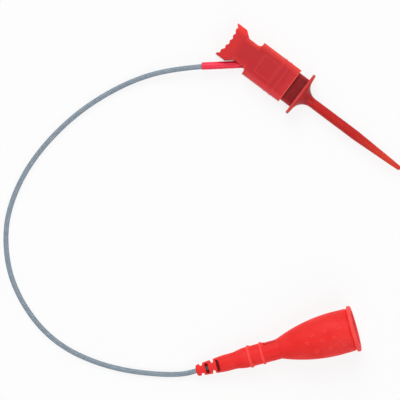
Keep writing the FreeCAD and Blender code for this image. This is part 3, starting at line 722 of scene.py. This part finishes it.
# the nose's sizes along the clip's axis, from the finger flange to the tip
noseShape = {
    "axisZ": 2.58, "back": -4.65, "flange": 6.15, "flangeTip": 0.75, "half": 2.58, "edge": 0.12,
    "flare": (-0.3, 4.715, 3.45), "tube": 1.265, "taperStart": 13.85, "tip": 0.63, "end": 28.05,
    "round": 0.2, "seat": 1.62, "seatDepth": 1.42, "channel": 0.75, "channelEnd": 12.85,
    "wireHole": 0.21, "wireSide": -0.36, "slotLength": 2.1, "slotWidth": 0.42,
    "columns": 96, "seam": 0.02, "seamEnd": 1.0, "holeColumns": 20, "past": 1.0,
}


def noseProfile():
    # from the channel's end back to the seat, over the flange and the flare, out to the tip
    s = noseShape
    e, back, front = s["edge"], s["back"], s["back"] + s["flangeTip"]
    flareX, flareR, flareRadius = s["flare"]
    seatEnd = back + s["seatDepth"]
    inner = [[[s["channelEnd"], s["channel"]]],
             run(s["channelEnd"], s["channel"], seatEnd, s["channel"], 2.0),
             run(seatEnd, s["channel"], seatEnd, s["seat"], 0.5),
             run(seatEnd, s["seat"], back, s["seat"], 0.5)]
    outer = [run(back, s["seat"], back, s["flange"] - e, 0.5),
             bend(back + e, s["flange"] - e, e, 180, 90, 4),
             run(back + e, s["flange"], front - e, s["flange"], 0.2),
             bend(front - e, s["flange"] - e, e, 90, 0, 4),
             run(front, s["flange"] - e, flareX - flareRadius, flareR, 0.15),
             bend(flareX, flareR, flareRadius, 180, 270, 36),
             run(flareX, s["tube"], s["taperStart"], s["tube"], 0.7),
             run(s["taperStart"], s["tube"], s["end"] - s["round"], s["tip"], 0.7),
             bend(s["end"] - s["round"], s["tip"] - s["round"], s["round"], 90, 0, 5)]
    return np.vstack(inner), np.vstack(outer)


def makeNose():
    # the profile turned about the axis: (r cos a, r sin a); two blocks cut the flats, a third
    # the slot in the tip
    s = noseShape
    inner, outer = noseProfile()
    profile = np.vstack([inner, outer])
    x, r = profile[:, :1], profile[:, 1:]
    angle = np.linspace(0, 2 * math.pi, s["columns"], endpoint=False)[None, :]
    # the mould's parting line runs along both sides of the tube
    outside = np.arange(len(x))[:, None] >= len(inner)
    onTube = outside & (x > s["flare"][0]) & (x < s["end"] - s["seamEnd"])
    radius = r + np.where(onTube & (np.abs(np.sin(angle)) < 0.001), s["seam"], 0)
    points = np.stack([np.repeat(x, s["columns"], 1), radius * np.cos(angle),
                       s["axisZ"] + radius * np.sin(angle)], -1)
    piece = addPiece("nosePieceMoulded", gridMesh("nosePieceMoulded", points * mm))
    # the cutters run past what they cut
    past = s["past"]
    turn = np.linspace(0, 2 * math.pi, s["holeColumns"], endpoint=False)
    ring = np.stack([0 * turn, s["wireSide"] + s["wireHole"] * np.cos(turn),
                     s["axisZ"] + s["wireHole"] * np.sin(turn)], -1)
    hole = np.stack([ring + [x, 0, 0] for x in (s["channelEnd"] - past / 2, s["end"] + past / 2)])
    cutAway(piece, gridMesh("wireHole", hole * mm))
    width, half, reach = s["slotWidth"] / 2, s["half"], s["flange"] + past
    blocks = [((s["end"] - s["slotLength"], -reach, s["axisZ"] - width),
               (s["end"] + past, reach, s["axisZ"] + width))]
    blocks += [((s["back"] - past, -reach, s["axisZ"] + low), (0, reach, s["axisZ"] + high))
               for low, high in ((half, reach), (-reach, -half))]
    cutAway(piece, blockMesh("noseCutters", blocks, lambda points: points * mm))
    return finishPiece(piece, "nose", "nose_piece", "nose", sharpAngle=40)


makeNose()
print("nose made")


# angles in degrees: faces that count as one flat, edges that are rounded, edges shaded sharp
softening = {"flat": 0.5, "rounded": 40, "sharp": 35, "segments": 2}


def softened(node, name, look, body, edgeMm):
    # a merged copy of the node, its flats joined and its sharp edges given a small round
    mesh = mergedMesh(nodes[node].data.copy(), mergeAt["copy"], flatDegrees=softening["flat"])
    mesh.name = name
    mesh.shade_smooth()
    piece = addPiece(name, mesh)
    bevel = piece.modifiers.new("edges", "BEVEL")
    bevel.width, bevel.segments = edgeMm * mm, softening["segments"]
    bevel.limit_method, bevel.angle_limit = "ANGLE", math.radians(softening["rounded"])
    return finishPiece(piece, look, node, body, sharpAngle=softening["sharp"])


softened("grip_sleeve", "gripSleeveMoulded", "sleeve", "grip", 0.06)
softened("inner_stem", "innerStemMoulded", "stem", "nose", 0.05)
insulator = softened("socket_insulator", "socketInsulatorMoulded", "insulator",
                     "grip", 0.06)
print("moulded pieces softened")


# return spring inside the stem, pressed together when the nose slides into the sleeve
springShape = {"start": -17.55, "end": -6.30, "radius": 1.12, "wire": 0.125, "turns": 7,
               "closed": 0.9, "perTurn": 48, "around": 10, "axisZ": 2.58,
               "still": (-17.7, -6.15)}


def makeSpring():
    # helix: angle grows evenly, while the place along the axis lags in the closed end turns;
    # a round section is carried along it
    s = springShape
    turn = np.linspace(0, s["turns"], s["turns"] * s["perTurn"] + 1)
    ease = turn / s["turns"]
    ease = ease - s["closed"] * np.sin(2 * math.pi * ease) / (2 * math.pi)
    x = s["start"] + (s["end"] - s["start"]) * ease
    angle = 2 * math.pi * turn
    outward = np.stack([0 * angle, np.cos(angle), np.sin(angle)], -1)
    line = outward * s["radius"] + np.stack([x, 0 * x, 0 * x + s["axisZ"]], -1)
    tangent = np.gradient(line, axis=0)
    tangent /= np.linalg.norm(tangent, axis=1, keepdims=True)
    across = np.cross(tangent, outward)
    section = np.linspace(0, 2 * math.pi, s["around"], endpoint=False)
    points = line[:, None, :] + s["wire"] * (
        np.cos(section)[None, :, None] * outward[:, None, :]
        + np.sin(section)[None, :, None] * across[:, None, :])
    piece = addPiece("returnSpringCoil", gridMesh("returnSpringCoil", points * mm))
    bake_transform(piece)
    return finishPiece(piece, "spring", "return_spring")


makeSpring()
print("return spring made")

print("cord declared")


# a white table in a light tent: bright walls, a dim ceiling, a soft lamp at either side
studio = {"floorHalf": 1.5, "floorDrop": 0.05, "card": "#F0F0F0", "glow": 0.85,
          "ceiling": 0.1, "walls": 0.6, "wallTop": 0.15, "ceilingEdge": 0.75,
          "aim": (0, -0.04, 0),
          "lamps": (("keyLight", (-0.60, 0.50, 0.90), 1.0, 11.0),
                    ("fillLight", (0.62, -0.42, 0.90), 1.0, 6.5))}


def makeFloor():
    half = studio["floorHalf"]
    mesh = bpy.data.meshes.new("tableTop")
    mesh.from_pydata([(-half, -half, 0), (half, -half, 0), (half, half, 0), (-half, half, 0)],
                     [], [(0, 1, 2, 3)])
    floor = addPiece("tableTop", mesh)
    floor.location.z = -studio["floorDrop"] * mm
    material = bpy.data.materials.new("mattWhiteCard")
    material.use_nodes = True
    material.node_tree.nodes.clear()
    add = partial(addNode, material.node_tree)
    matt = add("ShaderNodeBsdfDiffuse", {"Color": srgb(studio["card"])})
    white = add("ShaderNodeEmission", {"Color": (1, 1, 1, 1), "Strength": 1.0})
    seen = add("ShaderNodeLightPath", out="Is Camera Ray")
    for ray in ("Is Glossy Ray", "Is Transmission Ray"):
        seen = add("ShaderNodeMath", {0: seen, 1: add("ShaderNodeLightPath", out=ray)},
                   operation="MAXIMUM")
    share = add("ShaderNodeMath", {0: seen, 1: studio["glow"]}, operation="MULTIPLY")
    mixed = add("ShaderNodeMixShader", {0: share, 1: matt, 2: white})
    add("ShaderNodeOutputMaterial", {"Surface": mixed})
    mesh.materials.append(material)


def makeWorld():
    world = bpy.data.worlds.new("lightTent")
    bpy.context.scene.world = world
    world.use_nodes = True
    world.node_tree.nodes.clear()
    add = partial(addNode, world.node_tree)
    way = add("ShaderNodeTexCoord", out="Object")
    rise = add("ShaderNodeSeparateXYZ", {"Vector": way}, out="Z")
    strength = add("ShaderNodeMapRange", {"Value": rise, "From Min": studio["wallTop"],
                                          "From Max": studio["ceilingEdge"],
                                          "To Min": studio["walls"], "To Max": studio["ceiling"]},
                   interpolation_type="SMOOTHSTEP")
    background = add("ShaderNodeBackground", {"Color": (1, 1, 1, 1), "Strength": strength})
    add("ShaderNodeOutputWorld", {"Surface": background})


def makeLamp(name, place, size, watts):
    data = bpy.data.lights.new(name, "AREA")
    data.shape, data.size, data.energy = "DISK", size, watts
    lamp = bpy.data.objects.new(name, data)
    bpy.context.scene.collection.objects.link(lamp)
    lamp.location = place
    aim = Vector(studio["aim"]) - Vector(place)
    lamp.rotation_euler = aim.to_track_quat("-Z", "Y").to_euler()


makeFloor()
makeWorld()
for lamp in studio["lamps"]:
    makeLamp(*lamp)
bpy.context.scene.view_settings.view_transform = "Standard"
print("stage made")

**DO THIS**
Copy each line of the listing that includes "scene".

**FULL SOLUTION**
Keep writing the FreeCAD and Blender code for this image. This is part 3, starting at line 722 of scene.py. This part finishes it.
    bpy.context.scene.world = world
    bpy.context.scene.collection.objects.link(lamp)
bpy.context.scene.view_settings.view_transform = "Standard"